A day after we returned from Wisconsin, I called Mom and told her I was cancelling my flights to GA. Planning to drive. I explained that flights being cancelled was becoming common.
Mom: OH, YES. I HEARD ANN TELL ____, OH, UM. WELL, ANN TOLD SOMEONE THAT SAME THING. I CAN'T THINK OF HER NAME.
Me: (I guessed each of Ann's children)
Mom: NO, NO. UM, YOUR SISTER. WHO LIVES IN MILWAUKEE.
Me: OH, MARIE. ANN TOLD MARIE THE SAME THING?
We'd just spent three days together and Marie never left Mom's side, but Mom couldn't remember her name.
All of this to say, my heart is sad. I fear Mom is slipping away. There are things my parents have done and said that have hurt me over the years. I struggle with Mom's closeness with my two sisters. My sisters demand that closeness though, rely on it - and I do believe I'm more independent, less needy, and ultimately stronger because of my original thinking, and clearer vision of reality. Still, knowing I'm left out of things hasn't been easy.
I've decided that I can't afford to let anger and frustration interfere with my relationship with my folks. I'm choosing to move past it, fearing that when they are gone I'll regret allowing my frustrations to taint our interactions. My parents live closer to me than any of their offspring. I can walk there in under 10 minutes (running there in 12 min, I KID).
I'm making more of an effort to stop by and see them, or to invite them over, which they won't always agree to. Because my sisters literally monopolize them, this is the only solution I can come up with - box my sisters out (this is a basketball defensive move where one blocks another with her body in order to get good positioning to rebound, lest you think I might be considering boxing with someone), so I can enjoy some time with my folks minus my hovering, controlling sisters.
To be clear, I never stopped having a relationship with them or stopped talking to them.
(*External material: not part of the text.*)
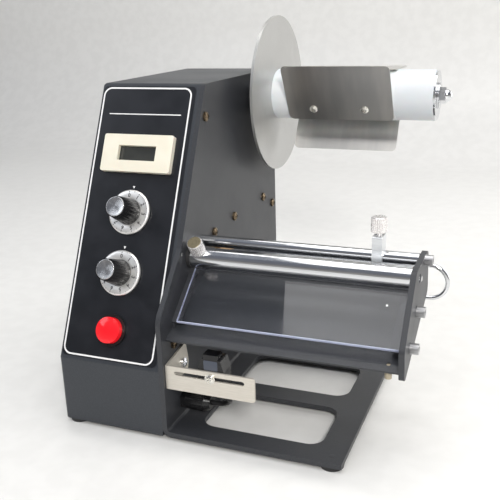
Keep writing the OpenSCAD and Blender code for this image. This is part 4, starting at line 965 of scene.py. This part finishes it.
def lights():
    """A wide soft ceiling panel, a front key, fills at both sides and a dim room."""
    world = bpy.data.worlds.new("studio")
    world.use_nodes = True
    tree = world.node_tree
    sky = tree.nodes["Background"]
    view = tree.nodes.new("ShaderNodeTexCoord")
    parts = tree.nodes.new("ShaderNodeSeparateXYZ")
    tree.links.new(view.outputs["Generated"], parts.inputs[0])
    height = calc(tree, "MULTIPLY_ADD", parts.outputs["Z"], 0.5, 0.5)
    ramp = tree.nodes.new("ShaderNodeValToRGB")
    stops = ramp.color_ramp.elements
    stops[0].position, stops[0].color = 0.0, (0.50, 0.49, 0.47, 1)
    stops[1].position, stops[1].color = 1.0, (0.30, 0.32, 0.36, 1)
    room = ((0.50, (0.42, 0.40, 0.37, 1)), (0.62, (0.20, 0.20, 0.21, 1)), (0.78, (0.16, 0.17, 0.20, 1)))
    for spot, colour in room:
        stops.new(spot).color = colour
    tree.links.new(height, ramp.inputs["Fac"])
    tree.links.new(ramp.outputs["Color"], sky.inputs["Color"])
    sky.inputs["Strength"].default_value = 1.0
    bpy.context.scene.world = world
    area_light("ceiling", (0.30, -0.25, 1.4), (0.30, -0.25, 0.0), (1.4, 1.5), 12.0, (1.0, 0.99, 0.97))
    area_light("key", (0.55, -1.05, 0.80), (0.0, 0.0, 0.1), (0.25, 0.25), 11.0, (1.0, 0.98, 0.95))
    area_light("right back", (0.62, 0.42, 0.30), (0.0, 0.08, 0.15), (0.5, 0.5), 1.5, (1.0, 0.98, 0.96))
    area_light("left", (-1.1, -0.6, 0.9), (0.0, 0.0, 0.1), (0.6, 0.6), 3.0, (0.88, 0.93, 1.0))
    area_light("wall wash", (0.0, 0.3, 1.6), (0.0, 0.95, 0.3), (1.6, 0.4), 5.0, (1.0, 0.98, 0.95))


place_camera()
sensor_lead()
dress_nodes()
for soft_node, (edge_r, edge_steps) in SOFT_EDGES.items():
    soften_edges(soft_node, edge_r, edge_steps)
panel_pieces()
acrylic_sheet()
tray_back_sheet()
stud_covers()
thumbscrew_heads()
sensor_pieces()
gland_ribs()
bar_end_dimple()
stage_set()
lights()
bpy.context.scene.view_settings.view_transform = "Standard"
I'm just not great at planning out visits. Tis the nature of our busy life, while both my sisters are practically empty nesters.For example, on Mother's Day, I walked over to give Mom her card. No one was home. Coach and I finished our walk and I left the card on her porch. Later Mom called me, thanked me for the card. She told me that she saw me walk by with Coach from the window of the restaurant in their neighborhood where she and Dad were having lunch with Ann. It was Mother's Day, and Ann couldn't text me to say - HEY, COME INSIDE AND SAY HI. WE JUST SAW YOU WALK BY.
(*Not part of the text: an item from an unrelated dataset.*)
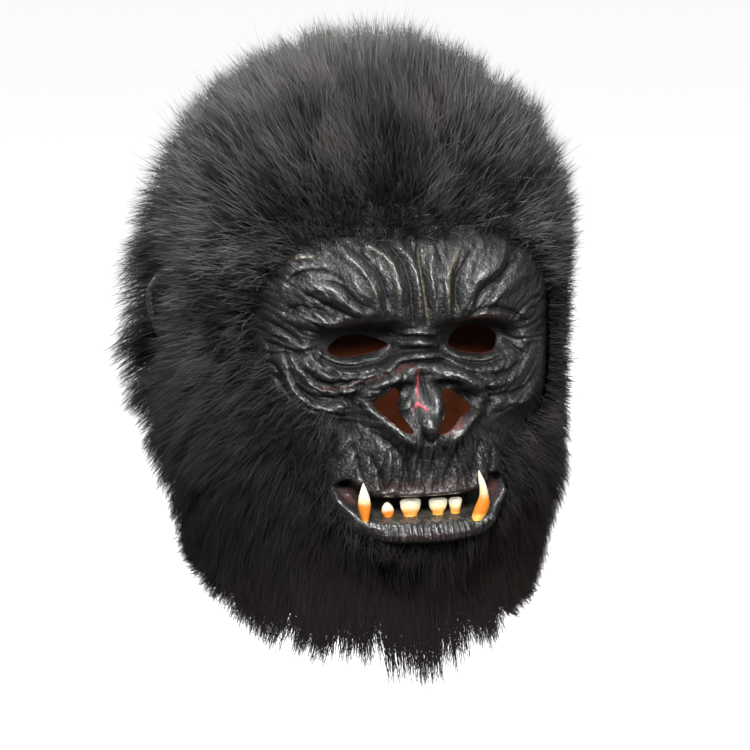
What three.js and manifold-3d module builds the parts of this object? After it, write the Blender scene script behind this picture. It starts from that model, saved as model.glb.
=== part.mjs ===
// A gorilla mask for a whole head: a hollow latex casting with a face, two ears, teeth and deep fur.
// Millimetres. The origin is the crown seat, inside the top of the latex, where the head touches it.
// +Z is up, the face looks along -Y and +X is its right as seen from the front.
import * as THREE from "three";
import Module from "manifold-3d";

const wasm = await Module();
wasm.setup();

// The latex casting.
const WALL = 2.0;
const HEAD_HALF = 90;
const HEAD_FRONT = 104;
const HEAD_BACK = 112;
const WIDEST_DROP = 105;
const CHIN_DIP = 14;

// The face, measured over the opening in the fur.
const FACE_HALF = 76;
const FACE_TOP = 64;
const FACE_TALL = 152;
const NECK_BELOW = 30;
const HEAD_TALL = FACE_TOP + FACE_TALL + NECK_BELOW;
const BROW_REACH = 7;
const SOCKET_DEPTH = 15;
const CHEEK_REACH = 6;
const NOSE_REACH = 17;
const MUZZLE_REACH = 21;
const MOUTH_DEPTH = 12;
const LIP_REACH = 9;
const FOLD_REACH = 5;
const FOLD_HALF = 5;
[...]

Mom even pointed out that they saw me walk by at the start of my loop and AGAIN at the end of my loop. So, twice. Really? You couldn't walk to the door and say hi? Mom doesn't have a phone (remember? stubborn).
Mom said she and Dad had gone over to Pat's house in the evening on Mother's Day to listen to an Irish band practice he was hosting. It was irritating to not get to see her on Mother's Day, but par for the course.
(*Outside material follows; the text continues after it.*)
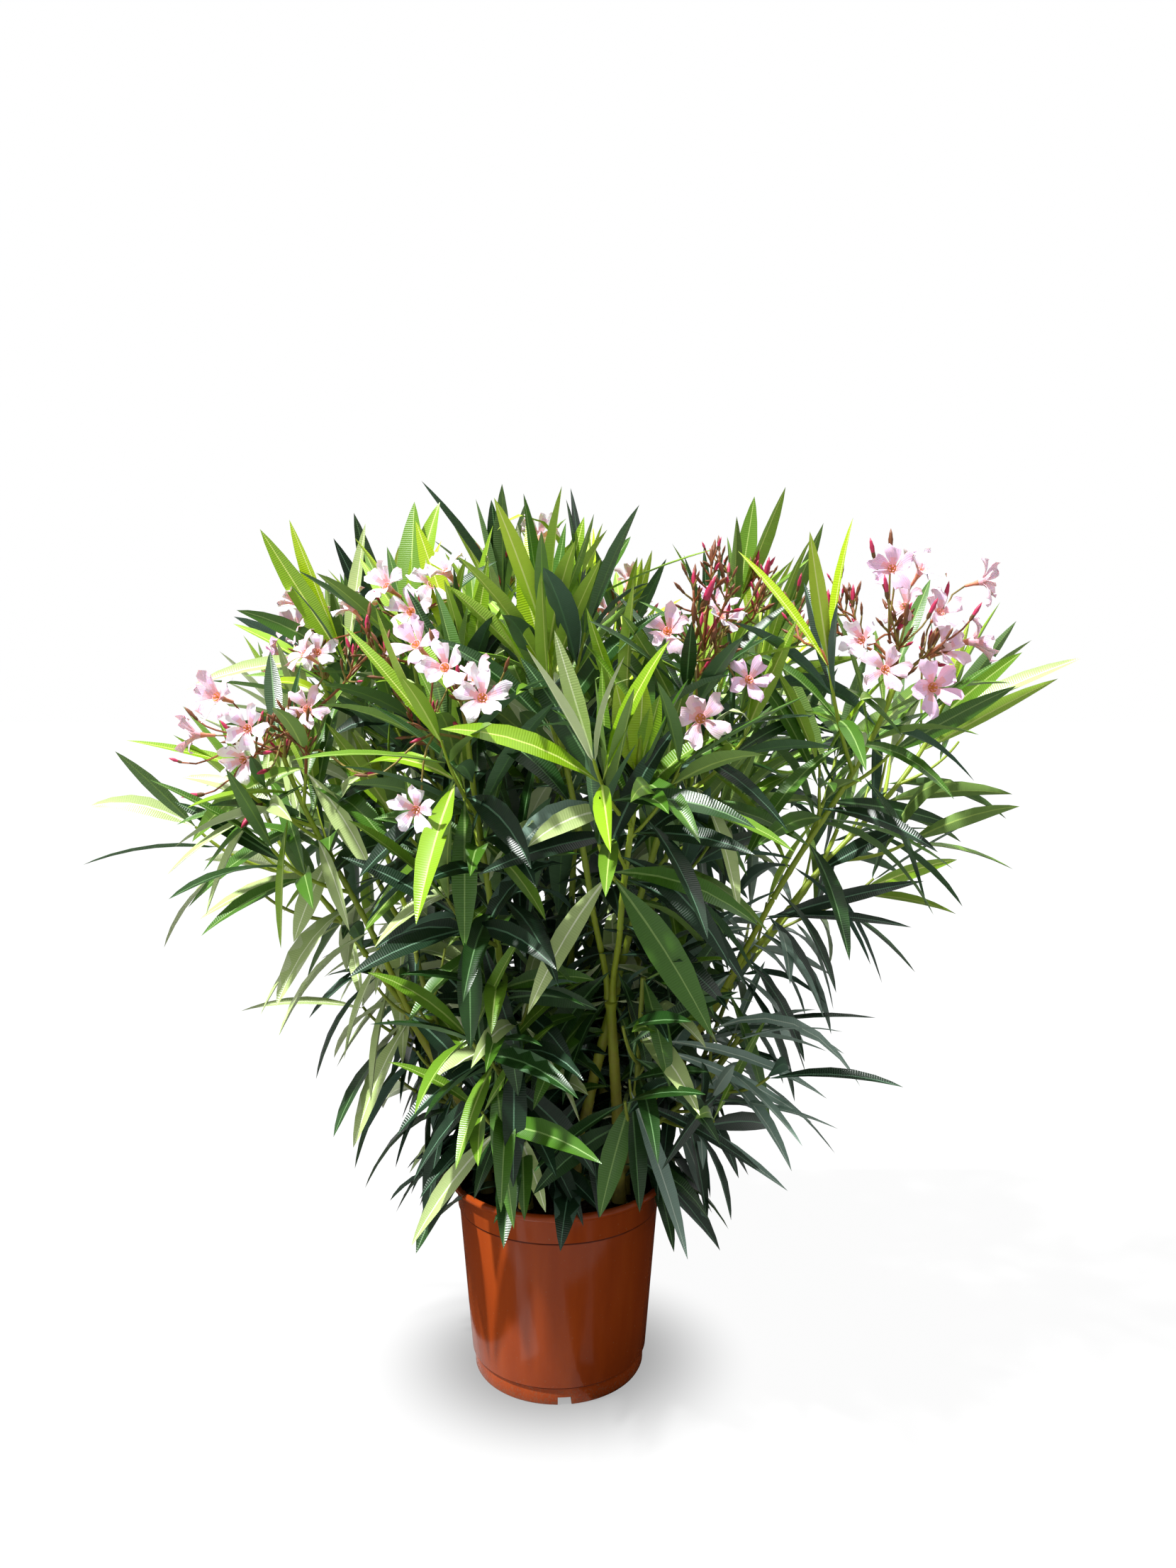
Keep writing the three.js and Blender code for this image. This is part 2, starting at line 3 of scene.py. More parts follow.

I have a few funny stories of my recent encounters with my folks. You know what I've decided is the least elderly-friendly experience of all time? The DMV. One day soon, I'll explain. Dang, so much to talk about, and only two posts a week.
Do your elderly relatives manage things like the internet, DMV, remote controls? Do your people visit the doctor? Do you know anyone who has gone down hill memory-wise since being confined by covid?